Many site-specific community projects, including a garden planted with residents of a social housing project on the city’s outskirts, are the result of extensive research conducted as the exhibition took shape. The Dutch architecture firm OMA led a deep study of the city through data analysis and interviews with residents, culminating in a book called “Palermo Atlas.”
“Manifesta can be a mirror of a possible Palermo, a mirror of the future,” Mr. Orlando said. “It’s not a temporary event.”
“Art can instigate small changes, when it starts with respect and moderation,” said Marinella Senatore, an Italian artist who assembles public performances based on gestures of protest. (Her drawings and banners, made in collaboration with locals, are on view until Manifesta ends in November). On Manifesta’s opening weekend, her “Palermo Procession” saw 300 participants including children, dancers, majorettes, and marginalized groups like prostitutes and mentally ill people, gathering at City Hall.

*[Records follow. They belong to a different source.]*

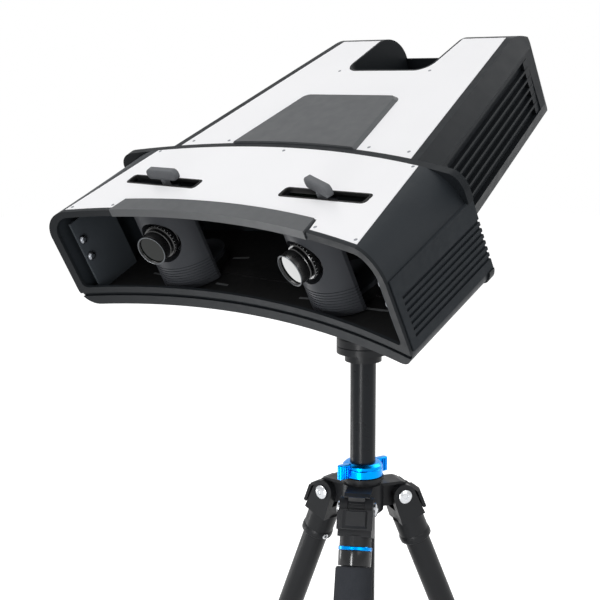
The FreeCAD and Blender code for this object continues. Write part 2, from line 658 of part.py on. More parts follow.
def rear_loft(body, kind, inset, start, end, roof="0"):
    """Tapered form of the rear body between two depths, shrunk by an inset and lowered at the roof."""
    near = draw(body, "XZ", f"-({start})", rear_section(start, inset, roof))
    far = draw(body, "XZ", f"-({end})", rear_section(end, inset, roof))
    loft(body, kind, near, far)


def rear_form(body):
    """Rear body's outer form: rounded corners in plan, and a rolled rear end."""
    rear_loft(body, "Additive", "0", "110", "430")
    corner = rear_half("waist_half", "(rear_end - rear_corner)") + " + 0.6"
    plan = mirrored([
        ("260", arc_at("flange_front + flange_deep", "260")), ("260", "rear_end - rear_corner"),
        (corner, "rear_end - rear_corner", "rear_corner"), (f"{corner} - rear_corner", "rear_end")],
        None, "-bow")
    keep_inside(body, "XY", plan)
    keep_inside(body, "YZ", rear_profile("0"))


def rear_profile(inset):
    """Side outline of the rear body, with the rolled end that turns over at the top and the heel."""
    end = f"rear_end - {inset}"
    return [("50", "-floor_drop - 9"), (f"{end} - heel_round", "-floor_drop - 9"),
            (f"{end} - heel_round", "-floor_drop", "heel_round"), (end, "-floor_drop + heel_round"),
            (end, "-rear_top - roll_round", "roll_round"), (f"{end} - roll_round", "-rear_top"),
            (f"{end} - roll_round", "50"), ("50", "50")]


def recess_plan(gap):
    """Plan of the handle recess: round front corners, open past the rear end."""
    half = f"recess_half + ({gap})"
    front = f"recess_front - ({gap})"
    bend = f"recess_round + ({gap})"
    return mirrored([(f"{half} - ({bend})", front, bend), (half, f"{front} + {bend}"), (half, "rear_end + 60")])


def cut_recess(body, gap):
    """Open the space that the handle recess fills."""
    cut(body, draw(body, "XY", f"-recess_floor - recess_wall - {gap}", recess_plan(f"recess_wall + {gap}")), "200")


def louvre_window(side, inner, outer, front, rear):
    """Plan of a strip that follows the tapered side of the rear body, measured from its waist."""
    def at(depth, offset):
        return f"{side}*({rear_half('waist_half', depth)} + ({offset}))"
    stops = [(at(front, inner), front), (at(front, outer), front), (at(rear, outer), rear), (at(rear, inner), rear)]
    return stops if side > 0 else list(reversed(stops))


def rear_cover():
    """Upper rear shell: louvre windows in its sides, seat of the white panel and room for the handle recess."""
    body = new_body("rear_cover")
    rear_form(body)
    rear_loft(body, "Subtractive", "shell_wall + louvre_deep", "100", "cavity_rear", "roof_thick")
    cut(body, draw(body, "XZ", 0, box("-900", "900", "-300", "-pan_split")), "1800", both=True)
    cut_recess(body, "fit_gap")
    for side in (-1, 1):
        window = louvre_window(side, "-louvre_deep", "20", "louvre_front", "louvre_rear")
        cut(body, draw(body, "XY", "-louvre_low", window), "louvre_low - louvre_top")
    cut(body, draw(body, "XY", "-rear_top - rear_panel_thick", rear_panel_plan("panel_gap", False)), "30")
    return body


def rear_panel_plan(gap, notched):
    """Plan of the rear white panel, with the handle notch where it is asked for."""
    def side(depth):
        return f"{rear_half('rear_panel_half', depth)} + {gap}"
    front = "flange_front + flange_deep"
    stops = [(side("rear_start"), arc_at(f"{front} + panel_gap - {gap}", side("rear_start"))),
             (side("rear_panel_end"), f"rear_panel_end + {gap}")]
    if not notched:
        return mirrored(stops, None, "-bow")
    half = "recess_half + recess_wall + panel_gap"
    edge = "recess_front - recess_wall - panel_gap"
    bend = "recess_round + recess_wall + panel_gap"
    stops += [(half, "rear_panel_end"), (half, f"{edge} + {bend}", f"-({bend})"), (f"{half} - ({bend})", edge)]
    return mirrored(stops, None, "-bow")


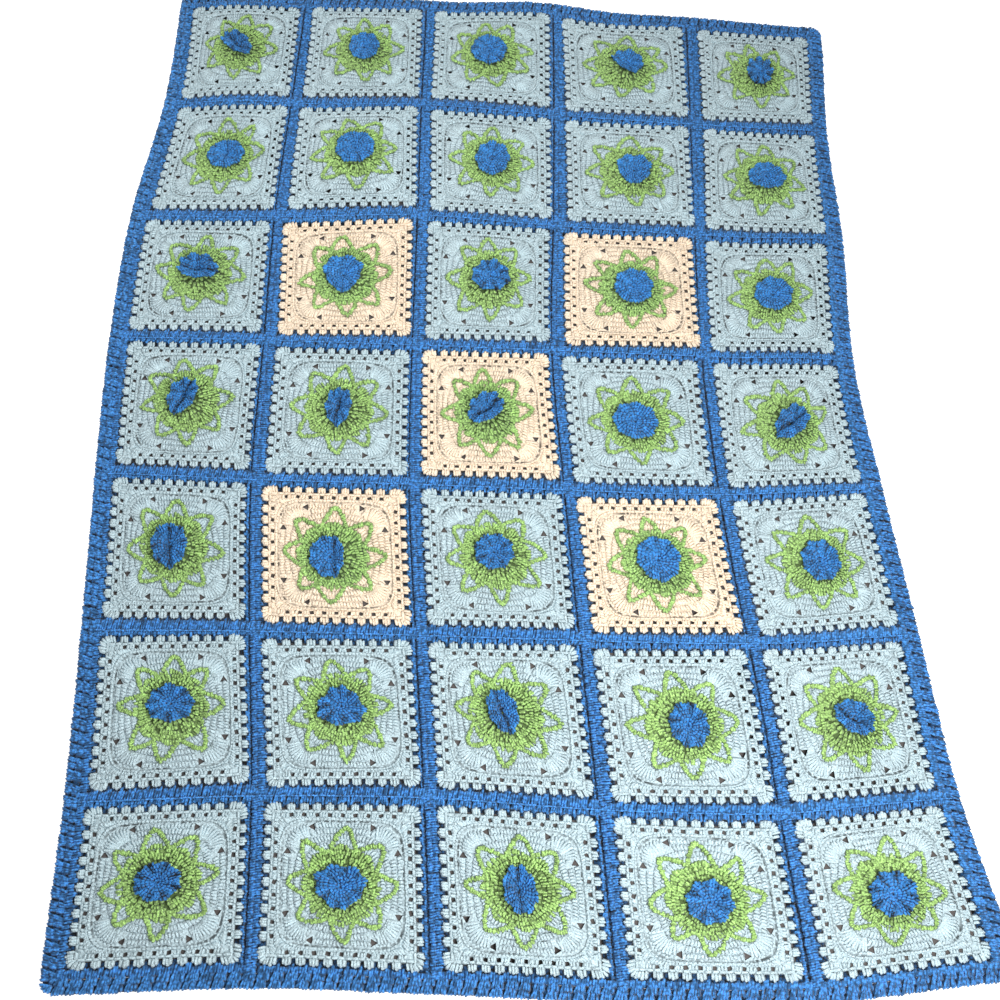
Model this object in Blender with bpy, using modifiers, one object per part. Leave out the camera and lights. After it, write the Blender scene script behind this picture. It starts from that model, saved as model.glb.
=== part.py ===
"""Granny square blanket, in metres, +Z up, lying on the ground plane.

Thirty-five crocheted squares, each with a raised flower in a star of eight leaves, lie in a lattice of
joining bands with a raised seam, and a border runs round the outside. Every piece is first made flat and
even, in its own simple sizes, and is then laid out by one function, lay(), which gives the whole blanket
its uneven outline, its wandering seams and its low folds.
"""

import math

import bmesh
import bpy

MM = 0.001

# Driving dimensions, in metres.
COLUMNS = 5
ROWS = 7
PITCH = 197 * MM  # from one seam to the next
SQUARE = 180 * MM  # side of a square, inside its band
BORDER = 16 * MM  # from the outermost band to the blanket's edge
CORNER = 15 * MM  # how far the blanket's corners are rounded off
SHEET = 3 * MM  # thickness of the crochet
SEAM_RISE = 1.3 * MM  # how far the seam's ridge stands above the bands
GAP = 0.3 * MM  # between neighbouring pieces

# The eight triangular gaps of a square, two at each corner.
HOLE_REACH = 62 * MM  # from the middle of the square to a gap, towards its side
HOLE_ASIDE = 34 * MM  # and along that side
HOLE_SIZE = 5.2 * MM  # from a gap's centre to its points

# The star of leaves and the flower on it.
LEAVES = 8
LEAF_TIP = 63 * MM
LEAF_NOTCH = 43 * MM
LEAF_TOP = 6.5 * MM  # above the underside of the sheet
PETALS = 8
FLOWER_FOOT = 17 * MM
FLOWER_RADIUS = 26 * MM
FLOWER_TOP = 14 * MM
HEART_DROP = 3 * MM  # the hollow in the middle of the flower
PETAL_NOTCH = 0.88  # of the flower's radius, between two petals
SUNK = 1.5 * MM  # how deep a raised form is set into what carries it

# How the flowers are folded. Lengths along the fold are in parts of the flower's radius.
SIDE_FOLD_START = 0.15  # from the heart, where a side that is folded up begins to rise
SIDE_FOLD_IN = 0.55
SIDE_FOLD_RISE = 8 * MM
HALF_FOLD_IN = 0.42
HALF_FOLD_RISE = 7 * MM
RUFFLE_IN = 0.12
RUFFLE_RISE = 3 * MM

# A square is cut by these lines, in parts of its side from the middle, so that it can follow a fold.
CUTS = (-0.5, -0.145, 0.145, 0.5)

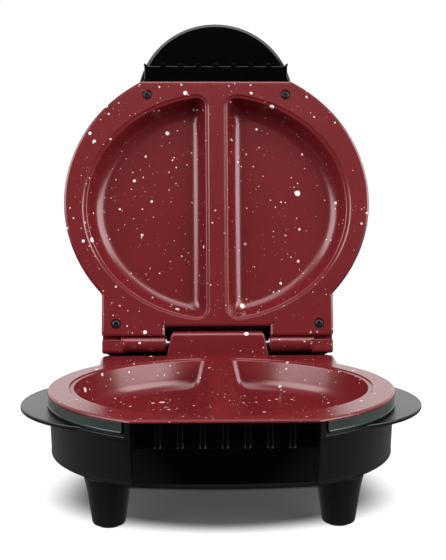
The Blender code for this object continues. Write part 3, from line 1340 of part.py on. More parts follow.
def build():
    for leftover in list(bpy.data.objects):
        bpy.data.objects.remove(leftover)

    coating = material("speckled_nonstick", (0.22, 0.02, 0.022), 0.42)
    satin = material("satin_black_plastic", (0.012, 0.012, 0.013), 0.45)
    gloss = material("gloss_black_plastic", (0.006, 0.006, 0.007), 0.18)
    rubber = material("black_rubber", (0.01, 0.01, 0.01), 0.9)
    steel = material("bright_steel", (0.55, 0.55, 0.57), 0.3, 1.0)
    black_steel = material("blackened_steel", (0.03, 0.03, 0.03), 0.35, 0.6)
    sheath = material("element_sheath", (0.28, 0.26, 0.24), 0.5, 1.0)
    ceramic = material("ceramic", (0.75, 0.72, 0.66), 0.5)
    red_lens = material("red_lens", (0.5, 0.01, 0.01), 0.1)
    green_lens = material("green_lens", (0.02, 0.4, 0.05), 0.1)
    glass = material("lamp_glass", (0.8, 0.6, 0.5), 0.05)

    origin = bpy.data.objects.new("worktop", None)
    hinge = bpy.data.objects.new("lid_hinge", None)
    for empty in (origin, hinge):
        bpy.context.scene.collection.objects.link(empty)
    hinge.parent = origin
    hinge.location = (0, 0, HINGE_HEIGHT)
    hinge.rotation_euler = (-math.radians(OPEN_DEGREES), 0, 0)

    base_shell(satin, origin)
    front_panel(gloss, origin)
    lower_plate(coating, origin)
    for corner, place in corners(FRONT_FOOT, REAR_FOOT).items():
        foot(f"foot_{corner}", place, satin, origin)
        foot_pad(f"foot_pad_{corner}", place, rubber, origin)
    places = corners(FRONT_FOOT, REAR_FOOT)
    screws("foot_screw", places, FOOT_WEB_BOTTOM + FIT, FOOT_SCREW_LENGTH, -1, lower, steel, origin)
    places = corners(LOWER_FRONT_SCREW, REAR_SCREW)
    screws("lower_plate_screw", places, lower_screw_seat() + FIT, LOWER_SCREW_LENGTH, -1, lower, steel, origin)
    pocket = LOWER_POCKET_DEPTH
    clamp_seat = clamp_depth(pocket) + CLAMP_THICKNESS + FIT
    clamp_length = clamp_seat - clamp_screw_reach(pocket)
    element("lower_element", lower, pocket, sheath, origin)
    element_clamp("lower_element_clamp", lower, pocket, steel, origin)
    screws("lower_clamp_screw", clamp_places(), clamp_seat, clamp_length, -1, lower, steel, origin)
    heat_shield("lower_heat_shield", lower, pocket, LOWER_FRONT_SCREW, LOWER_SHIELD_FRONT, steel, origin)
    thermostat(ceramic, origin)
    thermal_fuse(steel, origin)
    fuse_clip(steel, origin)
    terminal_block(ceramic, origin)
    terminal_screws(steel, origin)
    cord_gland(satin, origin)
    hinge_pin(steel, origin)
    hinge_clip("hinge_clip_right", 1, steel, origin)
    hinge_clip("hinge_clip_left", -1, steel, origin)

    lid_shell(gloss, hinge)
    upper_plate(coating, hinge)
    seat = SCREW_SINK + SCREW_HEAD_DEPTH - FIT
    places = corners(UPPER_FRONT_SCREW, REAR_SCREW)
    screws("upper_plate_screw", places, seat, UPPER_SCREW_LENGTH, 1, upper, black_steel, hinge)
    pocket = UPPER_POCKET_DEPTH
    clamp_seat = clamp_depth(pocket) + CLAMP_THICKNESS + FIT
    clamp_length = clamp_seat - clamp_screw_reach(pocket)
    element("upper_element", upper, pocket, sheath, hinge)
    element_clamp("upper_element_clamp", upper, pocket, steel, hinge)
    screws("upper_clamp_screw", clamp_places(), clamp_seat, clamp_length, -1, upper, steel, hinge)
    heat_shield("upper_heat_shield", upper, pocket, UPPER_FRONT_SCREW, UPPER_SHIELD_FRONT, steel, hinge)
    indicator_lens("power_lens", -1, red_lens, hinge)
    indicator_lens("ready_lens", 1, green_lens, hinge)
    indicator_lamp("power_lamp", -1, glass, hinge)
    indicator_lamp("ready_lamp", 1, glass, hinge)

    stand_on_worktop(origin)


build()
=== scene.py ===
"""Countertop omelette maker with two hinged, flecked plates, dressed and lit in a white studio.

Shapes are written in millimetres in the cooker's own plan: x across, forward from the hinge axis, and a
depth behind the working face of a plate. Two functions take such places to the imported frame, one for the
lower half and one for the open lid.
"""

import json
import math

import bmesh
import bpy
import numpy as np
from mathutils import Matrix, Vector


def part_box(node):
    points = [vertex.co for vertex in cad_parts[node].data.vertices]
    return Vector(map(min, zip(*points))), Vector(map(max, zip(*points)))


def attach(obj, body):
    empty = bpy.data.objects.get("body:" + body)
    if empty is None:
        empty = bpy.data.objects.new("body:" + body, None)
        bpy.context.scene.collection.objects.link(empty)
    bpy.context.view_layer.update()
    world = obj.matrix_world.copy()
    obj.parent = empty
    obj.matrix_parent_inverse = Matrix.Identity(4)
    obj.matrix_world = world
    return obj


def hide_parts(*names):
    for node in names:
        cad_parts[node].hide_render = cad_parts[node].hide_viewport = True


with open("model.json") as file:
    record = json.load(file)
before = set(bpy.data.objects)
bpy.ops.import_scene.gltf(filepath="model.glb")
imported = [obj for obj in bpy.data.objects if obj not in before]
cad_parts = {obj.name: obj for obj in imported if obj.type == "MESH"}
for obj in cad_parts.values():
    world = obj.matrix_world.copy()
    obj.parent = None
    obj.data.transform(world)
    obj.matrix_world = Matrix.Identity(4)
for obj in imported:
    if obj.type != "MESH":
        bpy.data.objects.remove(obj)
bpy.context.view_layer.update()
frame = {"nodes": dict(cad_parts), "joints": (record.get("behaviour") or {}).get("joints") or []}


# Studio
# The cooker stands on a white table before a white wall, under large soft lamps.
# The camera stands a little left of the middle, about level with the lid's handle, and looks slightly down.

image_height = 560.0
focal_pixels = 1263.3
sensor = 36.0
camera_place = (-0.0185, -0.7594, 0.2249)
camera_pitch = -0.1386
camera_yaw = -0.0272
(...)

They marched, sang, and danced behind blind residents of the city that Ms. Senatore chose as parade leaders, snaking through the historical center for four hours, picking up hundreds of Manifesta visitors, tourists and rogue performers along the way. It was joyous and loud and empowering. “At the moment, the biggest issue, politically, is to learn how to stay together,” Ms. Senatore said. “The participants say we changed the city that night.”
The performance and the exhibition as a whole honor Palermo’s multilayered history, its problems and its potential. But they also remind us that coexistence can be celebrated, and needn’t be feared.